Organisational Culture

Organisational culture describes the psychology, attitudes, experiences, beliefs and values of an organisation. It is defined as ’the specific collection of values and norms that are shared by people and groups in an organisation and that control the way they interact with each other and with stakeholders outside the organisation’. 

An organisation is said to have a strong culture if its employees are aligned with the organisational values. Organisations that have a strong culture function efficiently. On the other hand, in organisations that have a weak culture, the employees are not aligned with the organisational values. Control has to be exercised through extensive procedures and rules.

In organisations with a strong culture, ‘Groupthink’ can develop. Groupthink is a state wherein people do not challenge organisational thinking even if they have different ideas. Innovative thinking gets discouraged in such situations. Innovative organisations need people who are willing to change the status quo, and to implement new ideas and procedures.

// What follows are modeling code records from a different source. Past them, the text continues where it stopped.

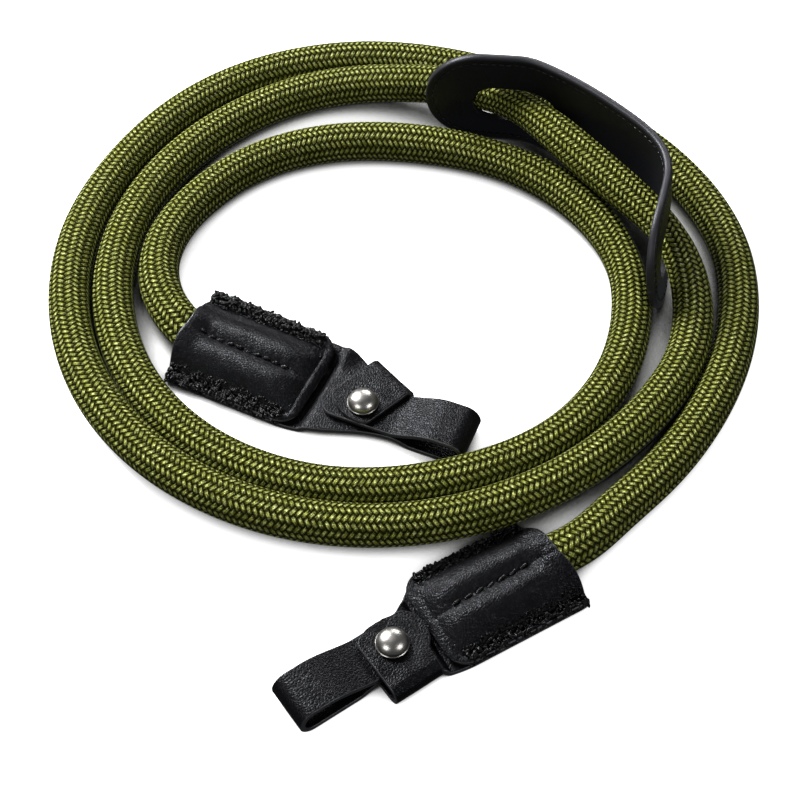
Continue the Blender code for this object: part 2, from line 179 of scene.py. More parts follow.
# Both tabs, each in its own frame: u runs from the sleeve's mouth along the strap, v to its left
tabSpecs = {
    "a": {
        # place of the mouth, direction, and how far the strap turns from it
        "x": -62.5, "y": 17.0, "heading": -25.5, "bend": 3.0,
        # stud, outer end of the loop, and how far behind the stud the return ends
        "stud": 51.5, "studAcross": -1.8, "loop": 81.0, "tip": 11.0,
        # keeper: its turn and shift on the strap, its fold and its free end
        "skew": 26.0, "slide": -1.7, "fold": 13.0, "open": 5.5,
        # sleeve: lifted edge, spare width, creases, rim, slant of the mouth, stitches in the valley
        "lift": 3.2, "wider": 1.0, "creases": 0.0, "rim": 0.5, "slant": 0.0,
        "stitchFrom": 4.6, "stitchTo": 28.5, "stitches": 10,
        # outline of the base leather: u, half width left, half width right
        "edges": [
            (32, 13.5, 13.5), (34, 13.5, 13.4), (37, 13.4, 13.0), (40, 13.4, 12.3), (44, 13.3, 11.2),
            (46.5, 12.6, 10.3), (49, 10.4, 9.5), (52, 8.0, 8.4), (56, 6.2, 7.4), (60, 5.8, 6.8),
        ],
    },
    "b": {
        "x": 31.5, "y": -50.5, "heading": 210.0, "bend": 5.0,
        "stud": 47.5, "studAcross": 1.0, "loop": 76.5, "tip": 9.9,
        "skew": 0.0, "slide": 0.0, "fold": 11.8, "open": 7.0,
        "lift": 0.0, "wider": 0.0, "creases": 1.0, "rim": 0.22, "slant": 3.6,
        "stitchFrom": 4.2, "stitchTo": 29.0, "stitches": 9,
        "edges": [
            (32, 13.5, 13.5), (34, 13.4, 12.8), (37, 13.0, 10.6), (39, 12.6, 8.8), (40.3, 12.0, 7.6),
            (42, 9.6, 6.4), (45, 7.0, 5.9), (49, 6.2, 5.9), (54, 6.0, 5.9),
        ],
    },
}
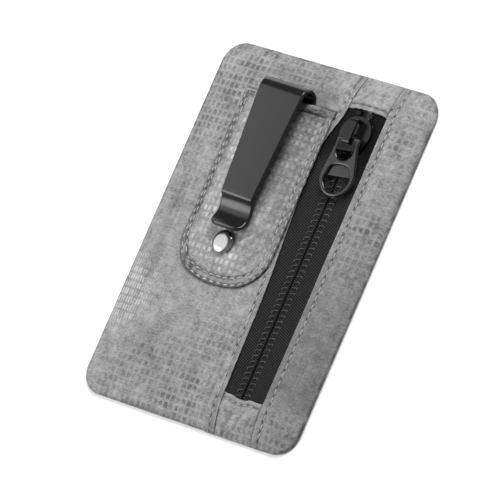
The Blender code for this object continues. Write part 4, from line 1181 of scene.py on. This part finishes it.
def tab_edge(x, end):
    """The tab's folded edge across the zip: bowed at the top, wavy at the bottom."""
    share = (x - LEFT_FOLD_X) / (RIGHT_FOLD_X - LEFT_FOLD_X)
    bow = TAB_BOW * 4.0 * share * (1.0 - share)
    if end > 0.0:
        return OPENING_TOP + bow + hills(x, 0.0 * x, 54, TAB_TOP_WAVE)
    return OPENING_BOTTOM - bow + hills(x, 0.0 * x, 53, TAB_BOTTOM_WAVE)


def tab_height(x, y, from_fold, stretched, seed):
    """Height of a tab: under the flaps at its sides, with small pleats toward its fold."""
    from_side = smooth((x - LEFT_FOLD_X) / TAB_SIDE_RUN) * smooth((RIGHT_FOLD_X - x) / TAB_SIDE_RUN)
    height = front_height(x, y) - TAB_SINK - TAB_SIDE_SINK * (1.0 - from_side)
    pleats = hills(x, stretched, seed, TAB_PLEATS) + hills(x, y, seed + 1, TAB_HILLS)
    pleats *= smooth(1.3 - from_fold / TAB_BULGE_REACH)
    height += (pleats + TAB_BULGE) * from_side * smooth(edge_distance(x, y) / TAB_FLAT_RIM)
    height += seam_relief(from_fold, x, TAB_STITCH_INSET) * TAB_SEAM_SHARE
    height += creased(x, y, CREASES_TAB)
    over_tape = np.abs(y) < TAPE_HIGH.y + TAB_PAST_TAPE
    return np.where(over_tape, np.maximum(height, TAPE_HIGH.z + 2.0 * CLOTH_THICKNESS), height)


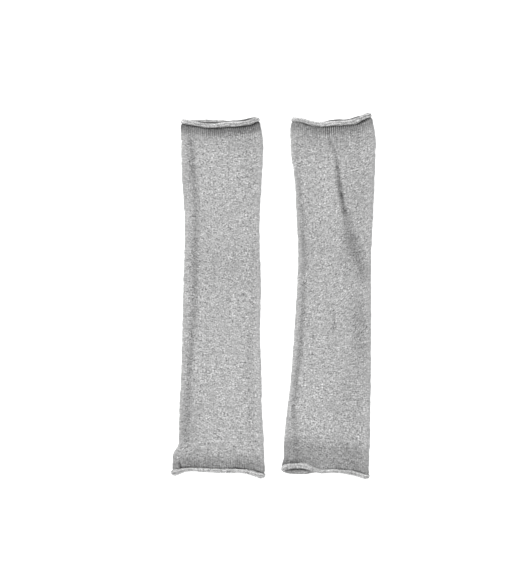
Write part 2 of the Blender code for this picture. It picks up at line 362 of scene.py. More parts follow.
RIGHT_TUBE = {
    "name": "right_leg_warmer",
    "seed": 23,
    "outline": [
        Outline(-244, 9.4, 130.3),
        Outline(-232, 9.8, 128.6),
        Outline(-219, 13.0, 129.3),
        Outline(-195, 14.0, 130.6),
        Outline(-162, 17.5, 130.8),
        Outline(-122, 22.5, 131.6),
        Outline(-73, 26.5, 131.9),
        Outline(-25, 29.5, 132.1),
        Outline(16, 32.0, 132.1),
        Outline(56, 33.4, 132.3),
        Outline(113, 30.8, 135.0),
        Outline(162, 28.0, 137.0),
        Outline(186, 24.5, 137.8),
        Outline(213, 22.6, 138.3),
        Outline(245, 24.3, 132.4),
    ],
    "top": [
        RolledEnd(0.00, 238.4, 237.4, 0.80),
        RolledEnd(0.08, 237.2, 236.0, 0.75),
        RolledEnd(0.18, 234.2, 233.0, 0.80),
        RolledEnd(0.30, 232.1, 232.0, 0.95),
        RolledEnd(0.40, 232.1, 232.6, 0.90),
        RolledEnd(0.52, 233.2, 235.2, 0.90),
        RolledEnd(0.72, 234.2, 236.0, 0.95),
        RolledEnd(0.83, 236.5, 238.6, 1.05),
        RolledEnd(0.93, 240.8, 241.6, 1.10),
        RolledEnd(1.00, 243.9, 243.4, 1.00),
    ],
    "bottom": [
        RolledEnd(0.00, -230.0, -234.8, 1.15),
        RolledEnd(0.08, -228.8, -236.3, 1.10),
        RolledEnd(0.25, -229.0, -236.3, 1.10),
        RolledEnd(0.36, -233.0, -235.0, 0.90),
        RolledEnd(0.46, -235.8, -233.6, 0.60),
        RolledEnd(0.58, -235.3, -233.4, 0.54),
        RolledEnd(0.72, -236.1, -234.4, 0.62),
        RolledEnd(0.84, -238.0, -236.4, 0.78),
        RolledEnd(0.93, -240.6, -239.2, 0.75),
        RolledEnd(1.00, -243.2, -241.5, 0.80),
    ],
    "folds": [
        [
            Fold(235, 33.0, 0.0, 3.0, 0.0, 0.00),
            Fold(160, 34.5, 0.3, 3.4, 0.3, 0.16),
            Fold(90, 40.5, 0.4, 3.4, 0.4, 0.17),
            Fold(10, 41.8, 0.4, 3.4, 0.5, 0.22),
            Fold(-60, 37.4, 0.5, 3.4, 0.7, 0.29),
            Fold(-107, 32.6, 0.5, 3.4, 0.7, 0.30),
            Fold(-155, 27.8, 0.5, 3.4, 0.6, 0.28),
            Fold(-195, 31.0, 0.3, 4.0, 0.2, 0.20),
            Fold(-235, 32.0, 0.0, 4.0, 0.0, 0.00),
        ],
        [
            Fold(240, 70.0, 0.0, 3.0, 0.0, 0.00),
            Fold(216, 75.0, 0.3, 2.4, 0.5, 0.14),
            Fold(190, 84.0, 0.5, 2.8, 1.4, 0.32),
            Fold(150, 89.4, 0.5, 3.8, 2.4, 0.55),
            Fold(113, 96.6, 0.5, 4.4, 2.0, 0.48),
            Fold(104, 98.8, 0.5, 6.4, 1.4, 0.24),
            Fold(90, 103.0, 0.5, 9.5, 0.6, 0.18),
            Fold(60, 114.0, 0.4, 12.5, 0.3, 0.13),
            Fold(30, 122.0, 0.3, 10.0, 0.3, 0.08),
            Fold(0, 124.0, 0.1, 8.0, 0.0, 0.00),
            Fold(-60, 118.0, 0.1, 8.0, 0.0, 0.00),
            Fold(-235, 112.0, 0.0, 6.0, 0.0, 0.00),
        ],
    ],
    "wrinkles": [
        Wrinkle(82.0, -16.0, 82.0, -56.0, -0.4, 2.4, 0.26),
        # A band of painted shade alone, with no height, along the crease's soft lower end.
        Wrinkle(98.0, 96.0, 124.0, 20.0, 0.0, 9.5, 0.26),
        Wrinkle(99.0, -23.0, 124.0, 0.0, 0.5, 2.2, 0.0),
        Wrinkle(96.0, -34.0, 126.0, -12.0, 0.4, 2.0, 0.0),
    ],
    "top_look": [
        EndLook(0.00, 0.00, 0.10, 0.40, 0.60),
        EndLook(0.10, 0.10, 0.20, 0.60, 0.67),
        EndLook(0.22, 0.38, 0.20, 0.70, 0.75),
        EndLook(0.34, 0.20, 0.45, 1.10, 0.84),
        EndLook(0.48, 0.50, 1.10, 1.40, 0.98),
        EndLook(0.60, 0.30, 0.90, 1.15, 0.98),
        EndLook(0.72, 0.15, 0.50, 0.90, 0.96),
        EndLook(0.86, 0.50, 0.75, 0.90, 0.93),
        EndLook(1.00, 0.10, 0.10, 0.40, 0.90),
    ],
    "bottom_look": [
        EndLook(0.00, 0.20, 0.00, 0.40, 0.40),
        EndLook(0.06, 0.25, 0.80, 0.40, 0.41),
        EndLook(0.18, 0.25, 1.00, 0.40, 0.42),
        EndLook(0.26, 0.05, 0.80, 0.30, 0.43),
        EndLook(0.33, 0.00, 0.00, 0.25, 0.43),
        EndLook(0.46, 0.05, 0.00, 0.30, 0.45),
        EndLook(0.56, 0.40, 0.00, 0.35, 0.47),
        EndLook(0.70, 0.35, 0.00, 0.35, 0.51),
        EndLook(0.88, 0.50, 0.00, 0.30, 0.56),
        EndLook(1.00, 0.10, 0.00, 0.20, 0.60),
    ],
    "end_shades": [
        EndShade("top", 0.12, 20.0, 26.0),
        EndShade("top", 0.30, 8.0, 11.0),
        EndShade("bottom", 0.30, 24.0, 24.0),
    ],
    "shadows": [
        Shadow(50.0, 195.0, 26.0, 18.0, 0.08),
        Shadow(117.0, 150.0, 20.0, 60.0, 0.11),
        Shadow(116.0, -36.0, 12.0, 42.0, 0.23),
        Shadow(106.0, -140.0, 18.0, 50.0, 0.09),
        Shadow(27.0, -223.5, 22.0, 5.0, 0.18),
        Shadow(40.0, 100.0, 14.0, 50.0, 0.07),
        Shadow(50.0, 60.0, 30.0, 24.0, 0.06),
        Shadow(97.0, 44.0, 10.0, 24.0, 0.10),
        Shadow(92.0, 208.0, 9.0, 18.0, 0.09),
        Shadow(42.0, -218.0, 16.0, 6.0, 0.07),
        Shadow(103.0, -226.0, 16.0, 6.0, 0.13),
        Shadow(124.0, -215.0, 9.0, 10.0, -0.12),
        Shadow(127.0, 228.0, 10.0, 10.0, -0.12),
        Shadow(26.0, 218.0, 8.0, 16.0, -0.12),
        Shadow(45.0, -135.0, 26.0, 60.0, -0.06),
        Shadow(122.0, -75.0, 11.0, 50.0, 0.07),
        Shadow(41.0, 48.0, 7.0, 8.0, -0.08),
    ],
    "leans": [
        Lean(-245, 0.00),
        Lean(-150, 0.06),
        Lean(-80, 0.16),
        Lean(-20, 0.38),
        Lean(40, 0.34),
        Lean(120, 0.28),
        Lean(180, 0.14),
        Lean(245, 0.00),
    ],
}


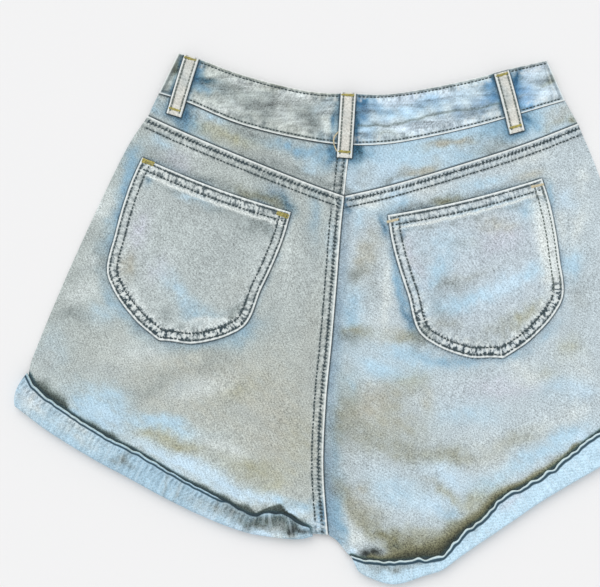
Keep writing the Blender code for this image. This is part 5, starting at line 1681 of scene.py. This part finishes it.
goldRows = tackRows(-175.6, 140.6, -20, pocketTop("left")) + tackRows(-54.6, 93.6, -20, pocketTop("left"))
paleRows = (tackRows(44.6, 88.4, 13, pocketTop("right"), width=tack["thin"])
            + tackRows(174.6, 119.8, 13, pocketTop("right"), width=tack["thin"]))
for loop in loops:
    top, foot = np.array(loop["top"]), np.array(loop["foot"])
    ahead = (foot - top) / np.linalg.norm(foot - top)
    turn = math.degrees(math.atan2(ahead[0], -ahead[1]))
    for (x, y), width in ((top + ahead * 2.2, 2.4), (foot - ahead * 5.5, 2.6)):
        goldRows += tackRows(x, y, turn, loop["heightAt"], tack["loopLength"], width)
looseEnd = [(-4.6, 168.0), (-8.6, 162.0), (-8.4, 156.0), (-5.4, 150.5), (-2.6, 149.5)]
paleRows.append((onEdge(looseEnd, np.linspace(0, 1, 30)), besideLoop, 2.0))
sewing("goldTacks", goldRows, goldThread)
sewing("paleTacks", paleRows, paleThread)
print("tacks")


# Floor, light and camera

def makeFloor():
    bpy.ops.object.select_all(action="DESELECT")
    bpy.ops.mesh.primitive_plane_add(size=40.0, location=(0, 0, 0))
    floor = bpy.context.active_object
    floor.name = "floor"
    material, tree, shader = newMaterial("pale floor", 0.9)
    shader.inputs["Base Color"].default_value = (0.86, 0.86, 0.865, 1.0)
    shader.inputs["Specular IOR Level"].default_value = 0.1
    floor.data.materials.append(material)


def makeLight():
    world = bpy.data.worlds.new("studio")
    bpy.context.scene.world = world
    world.use_nodes = True
    back = world.node_tree.nodes["Background"]
    back.inputs["Color"].default_value = (1.0, 1.0, 1.0, 1.0)
    back.inputs["Strength"].default_value = 0.755
    sun = bpy.data.objects.new("soft sun", bpy.data.lights.new("soft sun", "SUN"))
    sun.data.energy = 1.2
    sun.data.angle = math.radians(50)
    sun.rotation_euler = (math.radians(-38), math.radians(-16), 0)
    bpy.context.scene.collection.objects.link(sun)


def makeCamera():
    camera = bpy.data.objects.new("camera", bpy.data.cameras.new("camera"))
    camera.data.lens = 85
    camera.data.sensor_width = 36
    camera.location = (-0.0391, 0.0225, 1.281)
    bpy.context.scene.collection.objects.link(camera)
    bpy.context.scene.camera = camera


makeFloor()
makeLight()
makeCamera()
bpy.context.scene.view_settings.view_transform = "Standard"
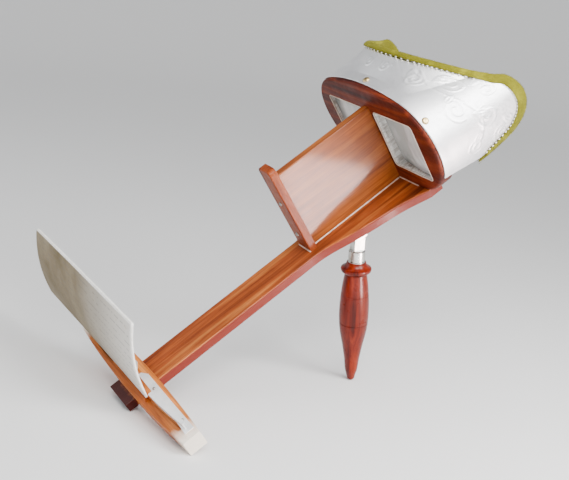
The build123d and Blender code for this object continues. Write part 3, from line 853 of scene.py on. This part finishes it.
def build_card():
    """Warped card with softened corners: two faces of aged paper and a pale, thick edge."""
    long_steps, tall_steps = 150, 44
    foot_y, foot_z = CARD_FOOT
    middle, left = CARD_RIGHT - CARD_LENGTH / 2, CARD_RIGHT - CARD_LENGTH
    path = arc_points((CARD_RIGHT, foot_y), (middle, foot_y - 0.3), (left, foot_y - 1.2), long_steps)
    section = arc_points((0, 0), (4.6, 22.0), (CARD_LEAN, 48.0), tall_steps)
    height = 51.5
    corner = 2.2
    faces_points = [[], []]
    for i, (x, y) in enumerate(path):
        from_end = min(i, long_steps - 1 - i) / (long_steps - 1) * CARD_LENGTH
        for j, (lean, rise) in enumerate(section):
            from_edge = min(j, tall_steps - 1 - j) / (tall_steps - 1) * height
            pull = 0.0
            if from_end < corner and from_edge < corner:
                pull = max(0.0, math.hypot(corner - from_end, corner - from_edge) - corner)
            wave = 0.12 * noise.noise(Vector((x * 0.03, rise * 0.06, 2)))
            along = -1 if i < long_steps / 2 else 1
            inward = Vector((along, 0, -1 if j > tall_steps / 2 else 1)).normalized()
            place = Vector((x, y + lean + wave, foot_z + rise)) + inward * pull
            faces_points[0].append(place)
            faces_points[1].append(place + Vector((0, CARD_THICKNESS, -0.25 * lean / CARD_LEAN)))
    points = faces_points[0] + faces_points[1]
    back = len(faces_points[0])
    faces = grid_faces(long_steps, tall_steps) + grid_faces(long_steps, tall_steps, back, flip=True)
    slots = [0] * len(faces)
    across = tall_steps - 1
    for index in range((long_steps - 1) * across):
        if index < 2 * across or index % across == across - 1:
            slots[index] = slots[index + (long_steps - 1) * across] = 1
    border = (
        [i * tall_steps for i in range(long_steps)]
        + [(long_steps - 1) * tall_steps + j for j in range(1, tall_steps)]
        + [i * tall_steps + tall_steps - 1 for i in range(long_steps - 2, -1, -1)]
        + [j for j in range(tall_steps - 2, 0, -1)]
    )
    for a, b in zip(border, border[1:] + border[:1]):
        faces.append([a, b, b + back, a + back])
        slots.append(1)
    new_piece(
        "card_warped", points, faces, "card", [paper, card_edge], slots,
        stands_for=("stereo_card",),
    )


def build_lines(name, paths, radius, material, loop=False):
    """Thin round lines laid along paths of points, such as varnish in a corner or a pale bead round a window.
    """
    points, faces = [], []
    sides = 8
    for path in paths:
        start = len(points)
        for index, here in enumerate(path):
            before = path[index - 1] if loop or index else here
            after = path[(index + 1) % len(path)] if loop or index + 1 < len(path) else here
            ahead = (after - before).normalized()
            across = ahead.orthogonal().normalized()
            if abs(ahead.y) < 0.9:
                across = ahead.cross(Vector((0, 1, 0))).normalized()
            up = across.cross(ahead)
            for side in range(sides):
                angle = 2 * math.pi * side / sides
                thick = radius * (1 + 0.12 * noise.noise(here * 0.4))
                points.append(here + (across * math.cos(angle) + up * math.sin(angle)) * thick)
        faces += grid_faces(len(path), sides, start, close_rows=loop, close_columns=True)
        if not loop:
            faces.append([start + i for i in range(sides)][::-1])
            faces.append([start + (len(path) - 1) * sides + i for i in range(sides)])
    new_piece(name, points, faces, "frame", [material])


def window_path(side, y, grow):
    """Rounded rectangle round one window."""
    corner = 2.5
    low_x, high_x = WINDOW_X[0] - grow, WINDOW_X[1] + grow
    low_z, high_z = WINDOW_Z[0] - grow, WINDOW_Z[1] + grow
    path = []
    for centre_x, centre_z, first in (
        (high_x - corner, high_z - corner, 0), (low_x + corner, high_z - corner, 90),
        (low_x + corner, low_z + corner, 180), (high_x - corner, low_z + corner, 270),
    ):
        for step in range(7):
            angle = math.radians(first + 15 * step)
            x = centre_x + corner * math.cos(angle)
            path.append(Vector((side * x, y, centre_z + corner * math.sin(angle))))
    return path


def straight(first, last, count=30):
    """Evenly spaced points from first to last."""
    return [Vector(first).lerp(Vector(last), step / (count - 1)) for step in range(count)]


build_hood()
# a pale bead round each lens window
build_lines(
    "window_edges", [window_path(side, y=0.1, grow=0.1) for side in (-1, 1)],
    0.4, pale_bead, loop=True,
)
build_lines(
    "varnish_corners",
    [straight((side * 3.1, -79, 0.1), (side * 3.1, -1, 0.1)) for side in (-1, 1)]
    + [straight((-24, -0.1, 0.1), (24, -0.1, 0.1)), straight((-7.4, -80.5, 0.1), (7.4, -80.5, 0.1))],
    0.55, glue,
)
build_binding()
build_pile()
build_stitches()
build_card()


# ---- floor, light and camera ----
def build_stage():
    """Pale floor, flat round the viewer and rising gently far behind it."""
    around, rings = 96, [(0.0, 0.0), (0.6, 0.0), (1.4, 0.0), (2.5, 0.0)]
    rings += [(2.5 + 3.5 * step / 12, 3.0 * (step / 12) ** 2) for step in range(1, 13)]
    points = []
    for reach, height in rings:
        for step in range(around):
            angle = 2 * math.pi * step / around
            points.append((reach * math.cos(angle), reach * math.sin(angle), height))
    faces = [[a, d, c, b] for a, b, c, d in grid_faces(len(rings), around, close_columns=True)]
    mesh = bpy.data.meshes.new("floor")
    mesh.from_pydata(points, [], faces)
    mesh.polygons.foreach_set("use_smooth", [True] * len(faces))
    floor = new_object("floor", mesh)
    material, tree, principled = new_material("floor_pale", Roughness=0.85, Specular_IOR_Level=0.2)
    principled.inputs["Base Color"].default_value = (0.80, 0.80, 0.80, 1)
    mesh.materials.append(material)


def area_light(name, at, target, size, power, colour=(1, 1, 1)):
    """Square area light at a point of the CAD frame, facing another."""
    light = bpy.data.lights.new(name, "AREA")
    light.shape = "SQUARE"
    light.size = size
    light.energy = power
    light.color = colour
    holder = new_object(name, light)
    holder.location = at
    holder.rotation_euler = (Vector(target) - Vector(at)).to_track_quat("-Z", "Y").to_euler()
    return holder


def sky_light(power):
    """Broad even light from above, the same over the whole floor."""
    light = bpy.data.lights.new("sky", "SUN")
    light.energy = power
    light.angle = math.radians(70)
    holder = new_object("sky", light)
    holder.rotation_euler = (math.radians(8), math.radians(24), 0)


def build_camera():
    """Camera of the photograph's viewing angle, placed in viewer axes."""
    width, height, focal, sensor = 569, 480, 1063.7, 36.0
    principal = (299.9, 235.1)
    place = Vector((550.28, -242.58, 380.33))
    look = Vector((-0.80586, 0.23919, -0.54165))
    up = Vector((-0.31791, 0.59696, 0.73659))
    right_side = look.cross(up).normalized()
    turn = Matrix((right_side, right_side.cross(look), -look)).transposed()
    data = bpy.data.cameras.new("camera")
    data.sensor_fit = "HORIZONTAL"
    data.sensor_width = sensor
    data.lens = focal / width * sensor
    data.shift_x = (width / 2 - principal[0]) / width
    data.shift_y = (principal[1] - height / 2) / width
    data.clip_start = 0.01
    camera = new_object("camera", data)
    world_turn = viewer_matrix.to_3x3().normalized() @ turn
    camera.matrix_world = Matrix.Translation(viewer_matrix @ place) @ world_turn.to_4x4()
    bpy.context.scene.camera = camera


def build_world():
    """Even pale surroundings."""
    world = bpy.data.worlds.new("surroundings")
    world.use_nodes = True
    world.node_tree.nodes["Background"].inputs["Color"].default_value = (0.92, 0.94, 0.97, 1)
    world.node_tree.nodes["Background"].inputs["Strength"].default_value = 0.26
    bpy.context.scene.world = world


build_stage()
build_world()
build_camera()
area_light("key", (0.85, -0.35, 0.75), (0.0, 0.0, 0.12), 0.45, 12, (1.0, 0.98, 0.95))
area_light("fill", (-0.7, -0.9, 0.6), (0.0, 0.0, 0.1), 0.9, 4, (0.94, 0.97, 1.0))
sky_light(1.7)
area_light("side", viewer_matrix @ Vector((430, 260, 170)), viewer_matrix @ Vector((40, 30, 50)), 0.35, 6)
# seen only in reflections: the shine on the septum
glare_at, septum_at = viewer_matrix @ Vector((213, 10, -114)), viewer_matrix @ Vector((3, -60, 22))
glare = area_light("glare", glare_at, septum_at, 0.08, 1.0, (1.0, 0.80, 0.78))
glare.visible_diffuse = glare.visible_camera = glare.visible_transmission = False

Organizational culture is an idea in the field of organizational studies and management which describes the psychology, attitudes, experiences, beliefs and values (personal and cultural values) of an organization. It has been defined as "the specific collection of values and norms that are shared by people and groups in an organization and that control the way they interact with each other and with stakeholders outside the organization." Ravasi and Schultz (2006) state that organizational culture is a set of shared mental assumptions that guide interpretation and action in organizations by defining appropriate behavior for various situations. Although it’s difficult to get consensus about the definition of organizational culture, several constructs are commonly agreed upon – that organizational culture is holistic, historically determined, related to anthropological concepts, socially constructed, soft, and difficult to change.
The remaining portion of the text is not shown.